Would China's South China Sea Fake Islands 'Sink' in a War?
China’s military has built an impressive defensive array around Chinese islands in the South China Sea. These systems can be deployed to degrade America’s long-range ballistic missile threat to those manmade islands.
What You Need to Know: China’s militarization of the South China Sea (SCS) has established a powerful anti-access/area-denial (A2/AD) network across the region, positioning it to delay or block U.S. intervention in a Taiwan contingency.
-Advanced surveillance, defensive, and offensive capabilities stationed on China’s manmade islands give Beijing a strategic edge in the opening stages of any conflict, potentially inflicting heavy losses on U.S. forces.
-This setup relies on achieving swift strategic dominance before U.S. responses can degrade its island defenses.
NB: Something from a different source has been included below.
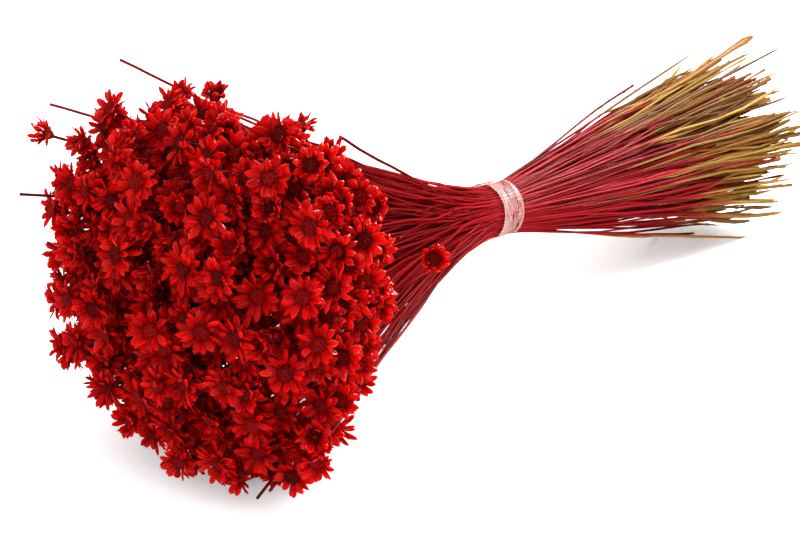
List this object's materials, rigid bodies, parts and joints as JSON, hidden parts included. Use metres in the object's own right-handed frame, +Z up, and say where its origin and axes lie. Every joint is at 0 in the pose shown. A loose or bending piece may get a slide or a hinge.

Analysts agree the U.S. could eventually counter these islands but may face costly setbacks in early engagements, highlighting escalating risks in U.S.-China tensions.
China’s South China Sea Bases Could Delay U.S. Response in Taiwan Crisis
America’s elite want you to think that they’ve got everything under control. In fact, they’ve lost control. The new reality is that the United States is a declining power in regions of the world that it once took for granted, notably in the region that the Pentagon now calls the “Indo-Pacific.”
According to former U.S. Navy Admiral Mike Studeman in a post on X, “China is working very hard at having superiorities [throughout the South China Sea] that nobody else can match.” Studeman continued his post by adding, “They’ve built an ability to project power with multiple types of capabilities—air, missile, militia, ships, submarines.”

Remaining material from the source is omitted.